Jdurham / Morguefile
Nationwide, almost 300,000 students grades K through 12 attend school entirely online.
Thousands of K-thru-12 students in Michigan never set foot on campus — they take all their classes online via two virtual charter schools. But some new policy briefs give virtual charter schools overall a failing grade.
Researchers with the National Education Policy Center found that students at the virtual schools complete their courses less often, and have lower scores on standardized tests, compared to kids in brick-and-mortar schools. Michael Barbour, associate professional of instructional design at Touro University in California and a co-author of the research, blames the for-profit model of these online charter schools.
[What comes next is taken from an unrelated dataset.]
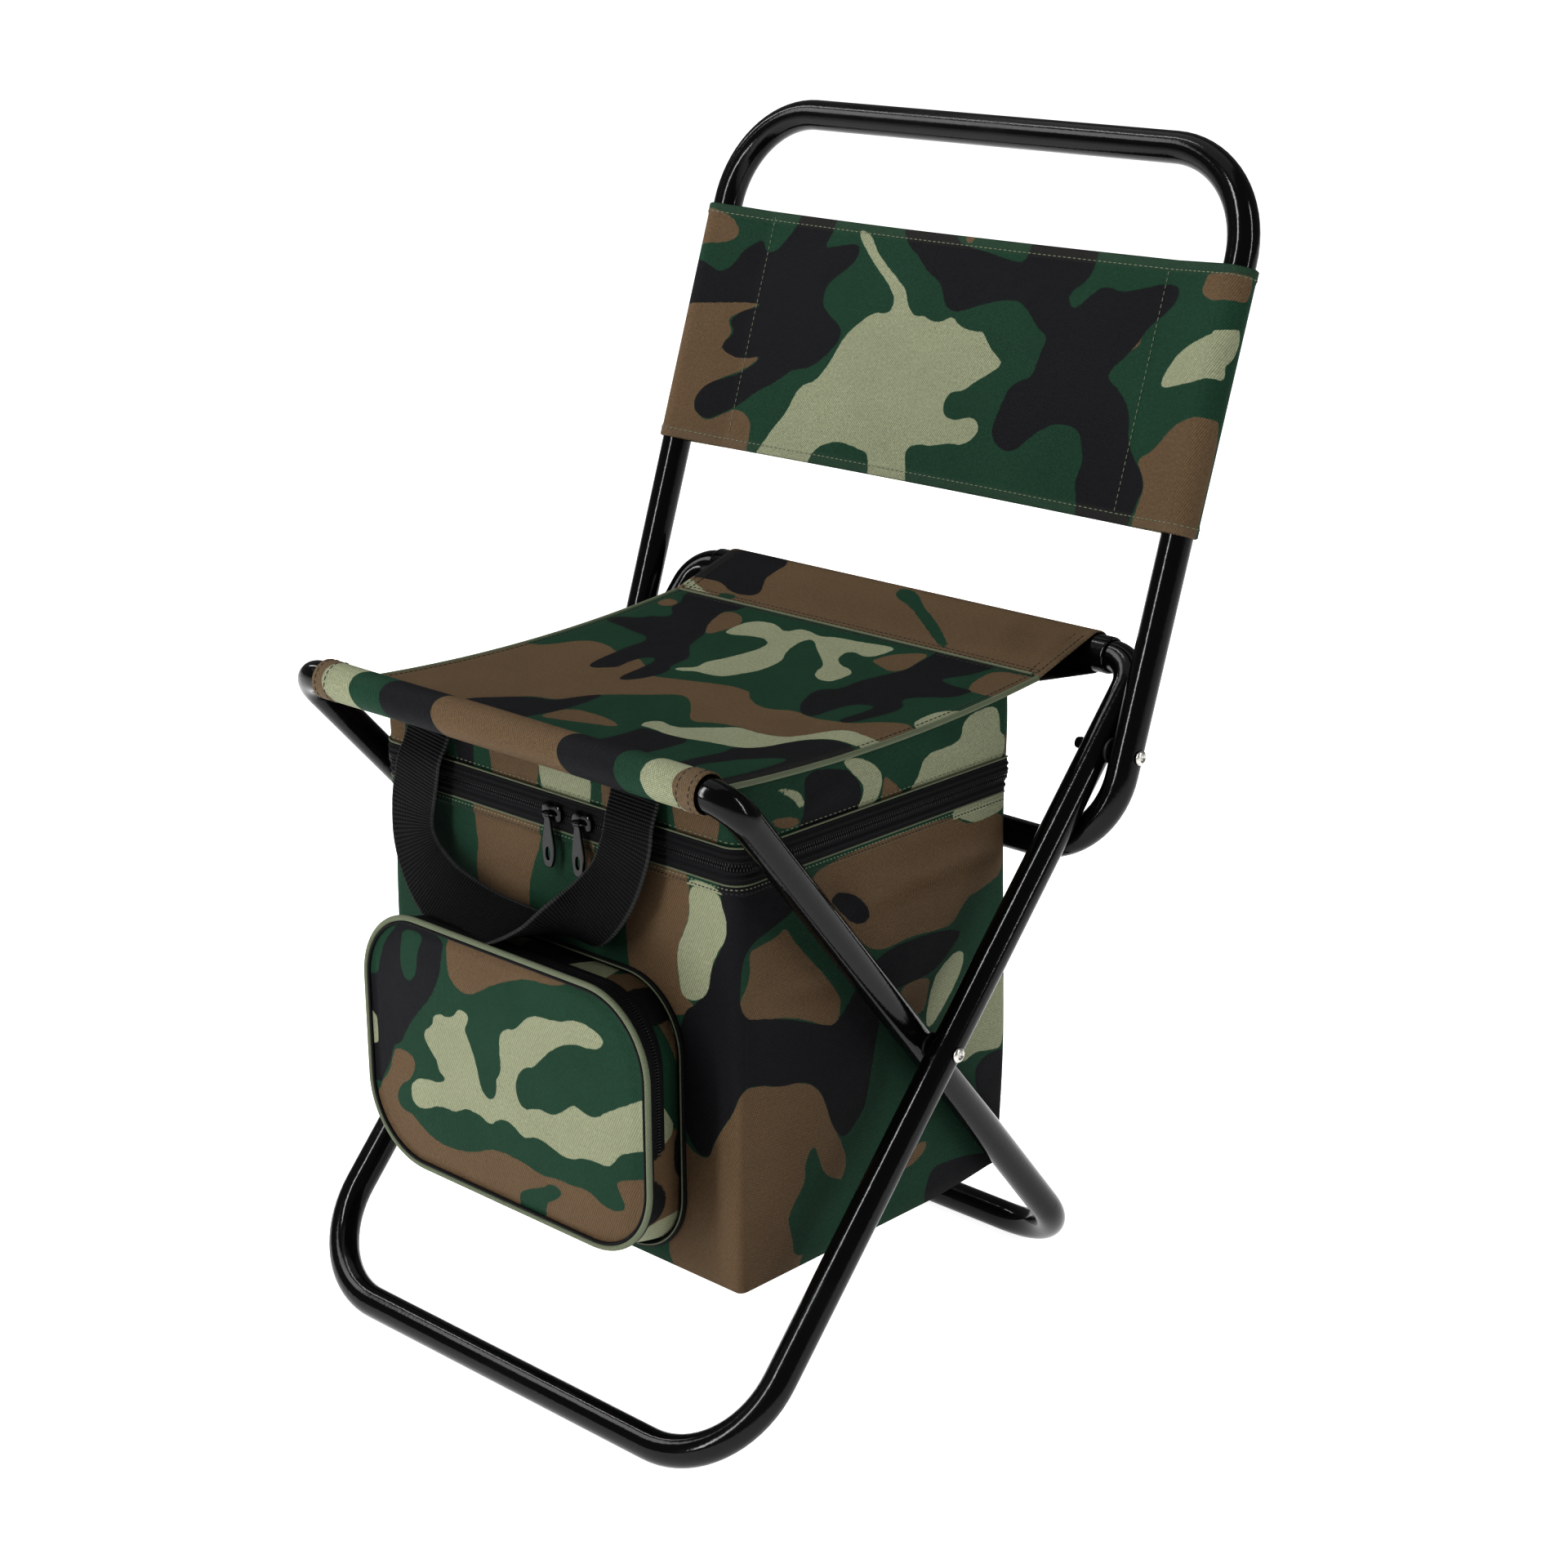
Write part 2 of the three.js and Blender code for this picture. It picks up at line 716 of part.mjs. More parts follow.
const barStandoff = sliderThickness + fitGap + bailBarRadius + fitGap + barrelWall;
const barrelBore = bailBarRadius + fitGap;
const barrelRadius = barrelBore + barrelWall;

// Drawn facing -Y, lengthwise along X, with its back at y = 0; the bail's bar lies along or across it
function sliderBody(barTurn) {
  const half = sliderLength / 2;
  const wide = sliderWidth / 2;
  const waist = wide * sliderWaistShare;
  const outline = new THREE.Shape();
  outline.moveTo(-half, -waist);
  outline.quadraticCurveTo(-half, -wide, -half / 2, -wide);
  outline.quadraticCurveTo(0, -waist, half / 2, -wide);
  outline.quadraticCurveTo(half, -wide, half, -waist);
  outline.lineTo(half, waist);
  outline.quadraticCurveTo(half, wide, half / 2, wide);
  outline.quadraticCurveTo(0, waist, -half / 2, wide);
  outline.quadraticCurveTo(-half, wide, -half, waist);
  outline.closePath();
  const plate = new THREE.ExtrudeGeometry(outline, {
    depth: sliderThickness,
    bevelEnabled: false,
    curveSegments: 3,
  });
  plate.rotateX(Math.PI / 2);
  const post = bailSpan / 2;
  const corners = [
    new THREE.Vector3(-post, -sliderThickness / 2, 0),
    new THREE.Vector3(-post, -barStandoff, 0),
    new THREE.Vector3(post, -barStandoff, 0),
    new THREE.Vector3(post, -sliderThickness / 2, 0),
  ];
  const bend = { radius: bailBarRadius * 2, step: Math.PI / 6 };
  const bail = sweep(
    tubeSection(bailBarRadius, pipingSides),
    bentStations(corners, [bend, bend]),
    new THREE.Vector3(0, 0, 1),
  );
  bail.rotateY(barTurn);
  return fromSolid(toSolid(plate).add(toSolid(bail)));
}

// Drawn hanging from the origin, its barrel round the X axis
function sliderPull() {
  const top = pullTopWidth / 2;
  const wide = pullWidth / 2;
  const outline = new THREE.Shape();
  outline.moveTo(-top, -barrelBore - barrelWall / 2);
  outline.quadraticCurveTo(-wide, -pullLength / 2, -wide, wide - pullLength);
  outline.absarc(0, wide - pullLength, wide, Math.PI, 2 * Math.PI);
  outline.quadraticCurveTo(wide, -pullLength / 2, top, -barrelBore - barrelWall / 2);
  outline.closePath();
  const window = new THREE.Path();
  const windowHalf = pullWindowWidth / 2;
  const windowLow = pullWindowRise + windowHalf - pullLength;
  const windowHigh = windowLow + pullWindowLength - pullWindowWidth;
  window.absarc(0, windowHigh, windowHalf, 0, Math.PI);
  window.absarc(0, windowLow, windowHalf, Math.PI, 2 * Math.PI);
  outline.holes.push(window);
  const plate = new THREE.ExtrudeGeometry(outline, {
    depth: pullThickness,
    bevelEnabled: false,
    curveSegments: 5,
  });
  plate.rotateX(Math.PI / 2).translate(0, pullThickness / 2, 0);
  const ring = [
    new THREE.Vector2(barrelBore, -barrelLength / 2),
    new THREE.Vector2(barrelRadius, -barrelLength / 2),
    new THREE.Vector2(barrelRadius, barrelLength / 2),
    new THREE.Vector2(barrelBore, barrelLength / 2),
    new THREE.Vector2(barrelBore, -barrelLength / 2),
  ];
  const barrel = turnedAlongX(ring, sideView(0, 0));
  const bore = toSolid(barAlongX(barrelBore, -pullWidth, pullWidth, sideView(0, 0)));
  return fromSolid(toSolid(plate).subtract(bore).add(toSolid(barrel)));
}

const sliderBack = zipFace - fitGap;
const sliderPlaces = {
  left: sliderOffset - sliderSpacing / 2,
  right: sliderOffset + sliderSpacing / 2,
};

// Carry handle: a U of webbing that leans forward from its sewn ends and is folded narrower at the bottom

function carryHandle() {
  const outerHalf = handleHalf + webWidth / 2;
  const innerHalf = handleHalf - webWidth / 2;
  const innerDrop = handleDrop - handleFoldWidth;
  const outline = new THREE.Shape();
  outline.moveTo(outerHalf, 0);
  outline.lineTo(outerHalf, handleBend - handleDrop);
  outline.absarc(outerHalf - handleBend, handleBend - handleDrop, handleBend, 0, -Math.PI / 2, true);
  outline.absarc(handleBend - outerHalf, handleBend - handleDrop, handleBend, -Math.PI / 2, -Math.PI, true);
  outline.lineTo(-outerHalf, 0);
  outline.lineTo(-innerHalf, 0);
  const innerMiddle = innerHalf - innerHandleBend;
  outline.absarc(-innerMiddle, innerHandleBend - innerDrop, innerHandleBend, Math.PI, 1.5 * Math.PI);
  outline.absarc(innerMiddle, innerHandleBend - innerDrop, innerHandleBend, -Math.PI / 2, 0);
  outline.lineTo(innerHalf, 0);
  outline.closePath();
  const web = new THREE.ExtrudeGeometry(outline, {
    depth: webThickness,
    bevelEnabled: false,
    curveSegments: handleSteps,
  });
  web.rotateX(Math.PI / 2).translate(0, webThickness / 2, 0);
  return web;
}

// Front pocket: a gusset that widens and rises towards its face

// A rounded outline, in X and Z, a share of the way from the bag to the face, grown by a margin
function pocketOutline(share, margin) {
  const half = pocketHalfWidth + pocketFlare * share + margin;
  const low = pocketLow + pocketLiftLow * share - margin;
  const high = pocketHigh + pocketLiftHigh * share + margin;
  const radius = pocketCorner + pocketCornerGain * share + margin;
  const centres = [[1, low + radius], [1, high - radius], [-1, high - radius], [-1, low + radius]];
  return centres.flatMap(([side, z], quarter) => Array.from({ length: pocketCornerSteps + 1 }, (_, k) => {
    const angle = (quarter - 1 + k / pocketCornerSteps) * (Math.PI / 2);
    const x = side * (half - radius) + radius * Math.cos(angle);
    return new THREE.Vector3(x, 0, z + radius * Math.sin(angle));
  }));
}

const pocketBack = bagFront - fitGap;
const pocketDepthAt = (share) => pocketBack - pocketDepth * share;

// A closed block between two shares of the pocket's depth
function pocketBlock(backShare, frontShare, margin) {
  const back = pocketOutline(backShare, margin);
  const front = pocketOutline(frontShare, margin);
  const shape = new THREE.Shape(back.map((point) => new THREE.Vector2(point.x, point.z)));
  const block = new THREE.ExtrudeGeometry(shape, { depth: pocketDepth, bevelEnabled: false });
  const position = block.attributes.position;
  const nearest = (x, z) => back.findIndex((point) => Math.hypot(point.x - x, point.z - z) < fitGap / 10);
  for (let i = 0; i < position.count; i += 1) {
    const index = nearest(position.getX(i), position.getY(i));
    const atFront = position.getZ(i) > pocketDepth / 2;
    const place = atFront ? front[index] : back[index];
    position.setXYZ(i, place.x, pocketDepthAt(atFront ? frontShare : backShare), place.z);
  }
  return toSolid(block);
}

const gussetFront = (pocketDepth - pocketWall - fitGap) / pocketDepth;

function pocketGusset() {
  const overrun = cutOverrun / pocketDepth;
  const hollow = pocketBlock(-overrun, 1 + overrun, -pocketWall);
  return fromSolid(pocketBlock(0, gussetFront, 0).subtract(hollow));
}

function pocketFace() {
  return fromSolid(pocketBlock(gussetFront + fitGap / pocketDepth, 1, -fitGap));
}

// The zip band lies on the gusset's top and sides and stops short of its bottom
function pocketZip() {
  const overrun = cutOverrun / pocketDepth;
  const band = pocketBlock(pocketZipBackShare, pocketZipFrontShare, fitGap + pocketZipProud);
  const ring = band.subtract(pocketBlock(-overrun, 1 + overrun, fitGap));
  const below = new THREE.BoxGeometry(4 * pocketHalfWidth, 4 * pocketDepth, pocketZipLow);
  below.translate(0, pocketBack, pocketZipLow / 2);
  return fromSolid(ring.subtract(toSolid(below)));
}

// A cord round one of the pocket's outlines
function pocketCord(share, margin, radius, y) {
  const outline = pocketOutline(share, margin);
  const middle = outline.filter((point) => point.x >= 0);
  const low = new THREE.Vector3(0, 0, middle[0].z);
  const high = new THREE.Vector3(0, 0, middle.at(-1).z);
  const points = [low, ...middle, high].map((point) => new THREE.Vector3(point.x, y, point.z));
  const stations = points.map((point, k) => {
    const before = points[Math.max(k - 1, 0)];
    const after = points[Math.min(k + 1, points.length - 1)];
    const ends = k === 0 || k === points.length - 1;
    const tangent = ends ? new THREE.Vector3(k === 0 ? 1 : -1, 0, 0) : after.clone().sub(before).normalize();
    return { point, tangent };
  });
  const half = sweep(tubeSection(radius, pipingSides), stations, new THREE.Vector3(0, -1, 0));
  return fromSolid(bothHalves(half));
}

function pocketPiping() {
  return pocketCord(1, pocketPipingRadius, pocketPipingRadius, pocketDepthAt(1));
}

function pocketBinding() {
  const share = bindingRadius / pocketDepth;
  const slant = Math.hypot(pocketDepth, pocketFlare) / pocketDepth;
  const margin = (fitGap + bindingRadius) * slant;
  return pocketCord(share, margin, bindingRadius, pocketBack - bindingRadius);
}

// The stool

const stool = new THREE.Group();
stool.position.y = originShift;

function place(parent, name, geometry, material) {
  const mesh = new THREE.Mesh(geometry, material);
  mesh.name = name;
  parent.add(mesh);
  return mesh;
}

function placePair(parent, name, geometry, material) {
  place(parent, `${name}_right`, geometry, material);
  place(parent, `${name}_left`, mirrored(geometry), material);
}

place(stool, 'front_leg_frame', frontLegFrame(), blackSteel);
place(stool, 'rear_seat_rail', rearSeatRail(), blackSteel);
place(stool, 'rear_leg_frame', rearLegFrame(), blackSteel);
place(stool, 'backrest_frame', backrestFrame(), blackSteel);

const crossingHalf = rearFrameHalfAt(crossing.y);
const crossingRivet = rivet(crossing, frontFrameHalf, crossingHalf, crossingTailLength);
placePair(stool, 'crossing_rivet', crossingRivet, bareSteel);
placePair(stool, 'crossing_washer', washer(crossing, crossingHalf), blackNylon);
const backrestRivet = rivet(backPivot, backHalf, frontFrameHalf, backTailLength);
placePair(stool, 'backrest_rivet', backrestRivet, bareSteel);
placePair(stool, 'backrest_washer', washer(backPivot, frontFrameHalf), blackNylon);

place(stool, 'seat_panel', seatPanel(), camoCloth);
placePair(stool, 'seat_piping', seatPiping(), greenTrim);
place(stool, 'front_rail_sleeve', frontRailSleeve(), camoCloth);
place(stool, 'rear_rail_sleeve', rearRailSleeve(), camoCloth);
place(stool, 'backrest_cover', backrestCover(), camoCloth);

place(stool, 'bag_lid_band', bagLidBand(), camoCloth);
place(stool, 'lid_insulation', lidInsulation(), foam);
place(stool, 'zip_upper_tape', zipUpperTape(), blackTape);
place(stool, 'zip_lower_tape', zipLowerTape(), blackTape);
place(stool, 'bag_body', bagBody(), camoCloth);
place(stool, 'base_board', baseBoard(), board);
place(stool, 'bag_insulation', bagInsulation(), foam);
place(stool, 'bag_liner', bagLiner(), foil);

Object.entries(sliderPlaces).forEach(([side, x]) => {
  const slider = place(stool, `zip_slider_${side}`, sliderBody(0), blackSteel);
  slider.position.set(x, sliderBack, zipLineHeight);
  const pull = place(stool, `zip_pull_${side}`, sliderPull(), blackSteel);
  pull.position.set(x, sliderBack - barStandoff, zipLineHeight);
});

const handle = place(stool, 'carry_handle', carryHandle(), blackTape);
handle.position.set(handleOffset, bagFront - fitGap - webThickness / 2, handleHeight);
handle.rotation.x = -handleLean;

place(stool, 'pocket_gusset', pocketGusset(), camoCloth);
place(stool, 'pocket_face', pocketFace(), camoCloth);
place(stool, 'pocket_zip', pocketZip(), blackTape);
place(stool, 'pocket_piping', pocketPiping(), greenTrim);
place(stool, 'pocket_binding', pocketBinding(), blackTape);

// The pocket's slider runs up and down the left side of its zip, turned to face out from the gusset
const pocketZipShare = (pocketZipBackShare + pocketZipFrontShare) / 2;
const pocketSide = pocketHalfWidth + pocketFlare * pocketZipShare + 2 * fitGap + pocketZipProud;
const pocketSlider = new THREE.Group();
pocketSlider.position.set(-pocketSide, pocketDepthAt(pocketZipShare), pocketSliderHeight);
pocketSlider.rotation.z = -Math.PI / 2 - Math.atan2(pocketFlare, pocketDepth);
stool.add(pocketSlider);
const upright = sliderBody(Math.PI / 2).rotateY(-Math.PI / 2);
place(pocketSlider, 'pocket_zip_slider', upright, blackSteel);
const pocketPull = place(pocketSlider, 'pocket_zip_pull', sliderPull(), blackSteel);
pocketPull.position.y = -barStandoff;

export default stool;
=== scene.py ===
"""Folding cooler stool: the finished look of every piece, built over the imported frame."""

import math
import re

import bpy
import numpy as np
from mathutils import Matrix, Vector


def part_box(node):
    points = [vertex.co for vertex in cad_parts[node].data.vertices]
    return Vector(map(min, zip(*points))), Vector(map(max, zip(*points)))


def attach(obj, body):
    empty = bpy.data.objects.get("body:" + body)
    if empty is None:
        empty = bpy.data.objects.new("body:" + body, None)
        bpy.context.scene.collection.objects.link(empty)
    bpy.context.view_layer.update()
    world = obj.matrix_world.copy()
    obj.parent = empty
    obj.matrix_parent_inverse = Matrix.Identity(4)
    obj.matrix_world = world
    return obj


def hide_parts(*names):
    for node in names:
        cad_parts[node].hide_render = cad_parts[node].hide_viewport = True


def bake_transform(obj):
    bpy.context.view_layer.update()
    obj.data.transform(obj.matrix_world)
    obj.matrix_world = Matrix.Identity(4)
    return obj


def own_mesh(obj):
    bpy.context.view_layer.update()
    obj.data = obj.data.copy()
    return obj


bl_info = {
    "name": "Folding Cooler Stool",
    "version": (1, 0, 0),
    "blender": (4, 5, 0),
    "location": "3D View > Sidebar > Stool",
    "description": "Dresses a folding stool with a cooler bag under its seat",
    "category": "Object",
}

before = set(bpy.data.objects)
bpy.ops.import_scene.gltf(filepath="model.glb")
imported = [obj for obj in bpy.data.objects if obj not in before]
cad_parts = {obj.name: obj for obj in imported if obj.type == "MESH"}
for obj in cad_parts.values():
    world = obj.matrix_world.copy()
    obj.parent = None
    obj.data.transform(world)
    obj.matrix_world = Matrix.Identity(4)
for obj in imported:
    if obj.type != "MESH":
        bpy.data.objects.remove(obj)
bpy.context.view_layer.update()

MM = 0.001


def centre(node):
    """Middle of a CAD node's box in millimetres."""
    low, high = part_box(node)
    return np.array(low + high) / (2 * MM)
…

"Unfortunately, what we find is that decisions made about the instructional environment aren't made based upon instructional design, or what's in the best interest of the kids," says Barbour. "They're made based upon what is the most cost-efficient way of doing this."
Michigan law allows for two virtual schools, and they're run by the private companies K-12, Inc., and Pearson Education. The companies say they comply with all regulations and provide an important option for students who don't thrive in a traditional school environment.
Barbour says bills to better regulate virtual schools have failed in the Michigan Legislature thus far, in the face of lobbying by the online school companies and of opposition from lawmakers who want to reduce the influence of public schools and apply a 'free-market' approach to education.
"Most people in Lansing have no problem with not just allowing these programs to continue to operate, but they've actually made it easier for them to operate and have encouraged more students into these programs," says Barbour.
The report, which was partially funded by the Great Lakes Center in East Lansing, recommends that legislators halt the expansion of virtual schools and impose stronger accountability measures that tie state funding to student achievement.